Proust may have been the first person to describe the phenomenon of scent/taste-induced memory, a memory so complete that it feels like the return of a whole world from the past. Proust’s vivid, instantaneous recall of his childhood in Combray was famously triggered by the taste of a madeleine cookie dissolved in a teaspoon of tea, from which sprang his whole monumental novel, In Search of Lost Time.

“No sooner had the warm liquid mixed with the crumbs touched my palate than a shudder ran through me and I stopped, intent upon the extraordinary thing that was happening to me. An exquisite pleasure had invaded my senses, something isolated, detached, with no suggestion of its origin…

And suddenly the memory revealed itself. The taste was that of the little piece of madeleine which on Sunday mornings at Combray… my aunt Léonie used to give me, dipping it first in her own cup of tea or tisane. The sight of the little madeleine had recalled nothing to my mind before I tasted it; perhaps because I had so often seen such things in the meantime, without tasting them, on the trays in pastry-cooks’ windows, that their image had dissociated itself from those Combray days to take its place among others more recent… But when from a long-distant past nothing subsists, after the people are dead, after the things are broken and scattered, taste and smell alone, more fragile but more enduring, more unsubstantial, more persistent, more faithful, remain poised a long time, like souls, remembering, waiting, hoping, amid the ruins of all the rest; and bear unflinchingly, in the tiny and almost impalpable drop of their essence, the vast structure of recollection.
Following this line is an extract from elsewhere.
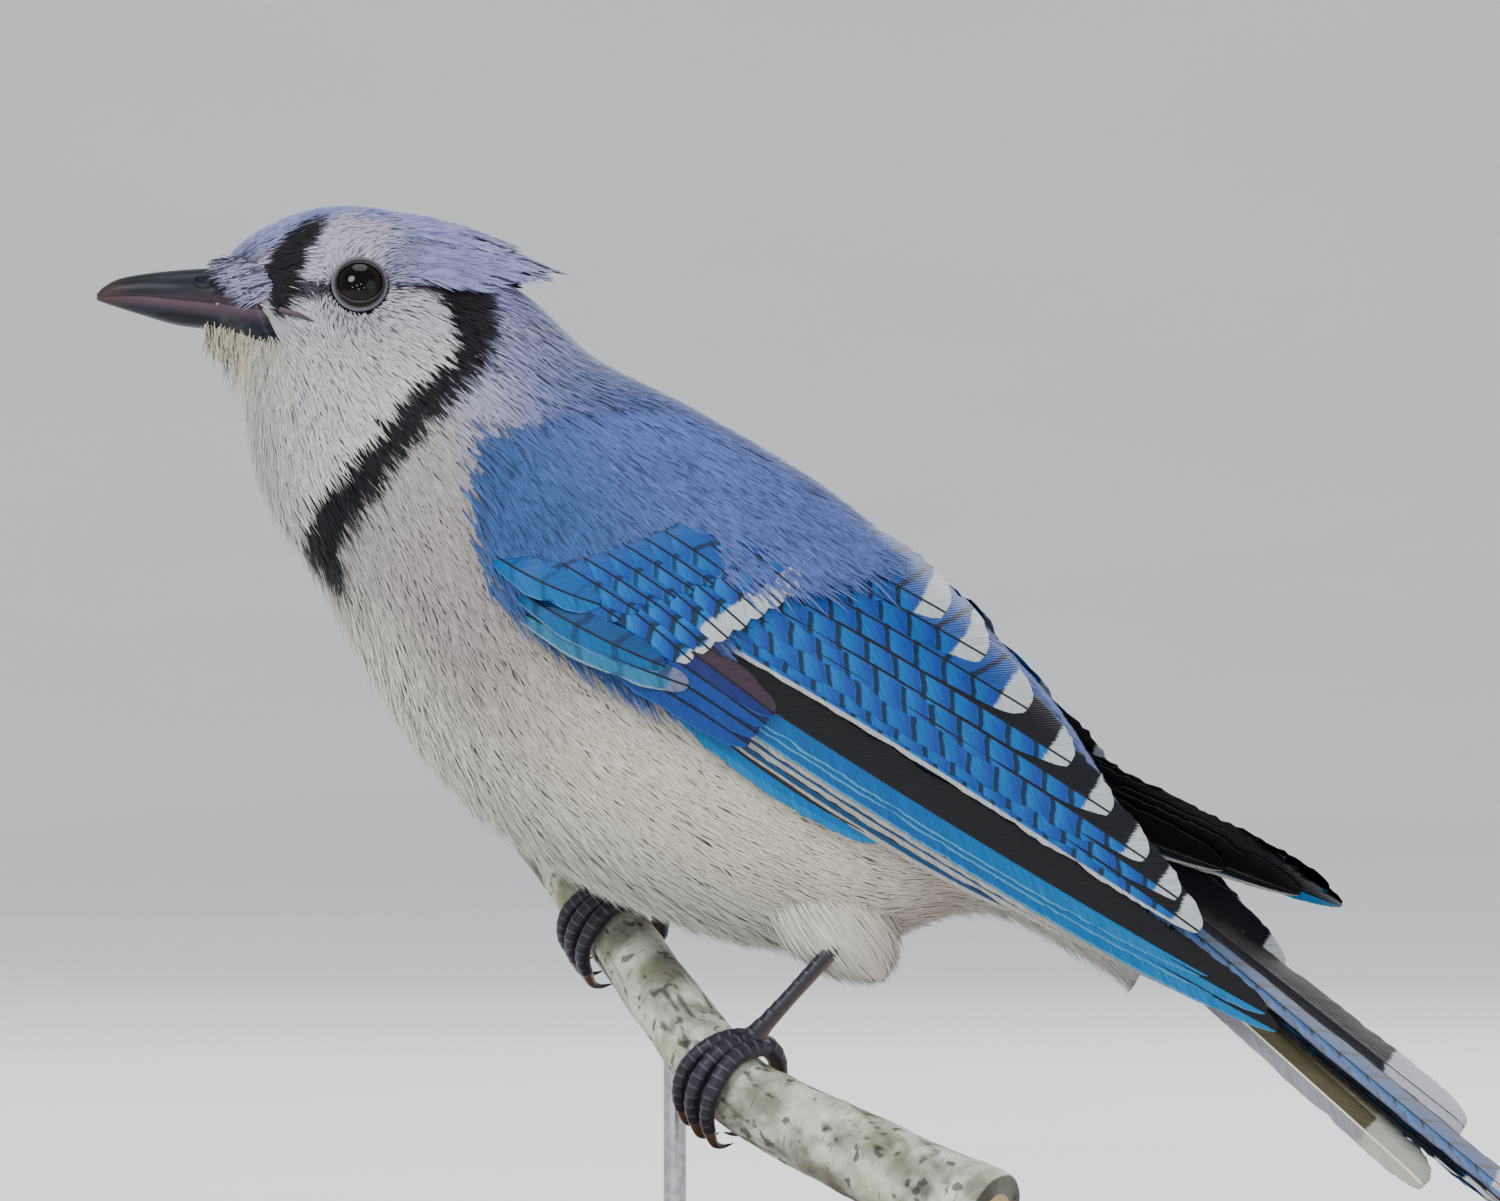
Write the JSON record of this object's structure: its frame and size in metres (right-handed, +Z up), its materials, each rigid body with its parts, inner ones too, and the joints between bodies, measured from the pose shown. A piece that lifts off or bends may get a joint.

And as soon as I had recognized the taste of the piece of madeleine soaked in her decoction of lime-blossom which my aunt used to give me…immediately the old grey house upon the street, where her room was, rose up like a stage set to attach itself to the little pavilion opening on to the garden…and with the house the town, from morning to night and in all weathers, the Square where I used to be sent before lunch, the streets along which I used to run errands, the country roads we took when it was fine. And as in the game wherein the Japanese amuse themselves by filling a porcelain bowl with water and steeping in it little pieces of paper which until then are without character or form, but, the moment they become wet, stretch and twist and take on colour and distinctive shape, become flowers or houses or people, solid and recognizable, so in that moment all the flowers in our garden and in M. Swann’s park, and the water-lilies on the Vivonne and the good folk of the village and their little dwellings and the parish church and the whole of Combray and its surroundings, taking shape and solidity, sprang into being, town and gardens alike, from my cup of tea.” (translation by Moncrieff and Kilmartin)

Why smell and taste are triggers for such intense, rich, and emotional memories may be explained by the fact that the olfactory cortex in the brain is directly linked to the hippocampus, where memory resides. In contrast, information from sight, hearing, and touch must go through the thalamus before reaching the memory center of the brain. Smell is also unique, as research shows, in that the first exposure to a scent and its association to an image is the most powerful and long lasting; with the other senses, in contrast, repetition increases our ability to remember. Researchers hypothesize that intense memories triggered by scent may so often be childhood ones because it is then that we have the most frequent first exposures to scents.

Most important in the connection between smell and memory is that smell is the sense that we are least able to describe. Unlike color, smell does not fit on a scale. For the most part, we describe scent through simile—something smells like a musty closet or like freshly mowed grass. Most of the names we have for aromas are just the things that produces them: banana, asphalt, pine. Some say that we humans discredit smell, associate it with shame, and so focus on sight and sound. In any case, smell is the most primitive of the senses, the way that bacilli sense danger. Many animals use it exclusively; many use it primarily. It is the earliest sense babies develop.

But the fact that we associate smells to experience without the aid of words seems to me to be the key to the apparent conflict in the smell+memory connection. Putting a word to a thing is a kind of translation: we convert the thing itself into an abstraction, into a reduced but memorable version of itself. On the one hand, words are a hook with which we can seize a thing, categorize it, file it away for later retrieval. On the other hand, words interfere in our ability to relate directly, experientially, emotionally to a thing.

Something Tom Stafford has written on the BBC website illuminates this: “Memory research has shown that describing things in words can aid memory, but it also reduces the emotion we feel about the subject. When we come up with a story about our memories, we start remembering the story as much as the raw experience.” He describes a powerful memory of his grandmother’s toy cupboard that he associates with a particular scent he smelled as a child: “The smell experience of the cupboard, which I have never found a name for, traveled directly into my brain, lodging next to the part specialized for encoding experiences. There it got entangled with the other memories of the cupboard, untouched by language, difficult to think about on purpose, but still lodged in my memory. Now, years later, the smell is not only enough to relive that experience but it is also enough to pull out the rest of the memories along with it.”

Perhaps the lack of words for a smell allows the memory to bypass Stafford’s—or Proust’s—more conscious, deliberate mind and to connect directly to a part more emotional and bodily encompassing. If this is true, smells may be particularly elusive to verbal types like me. Is someone doing research on this? I’d love to know.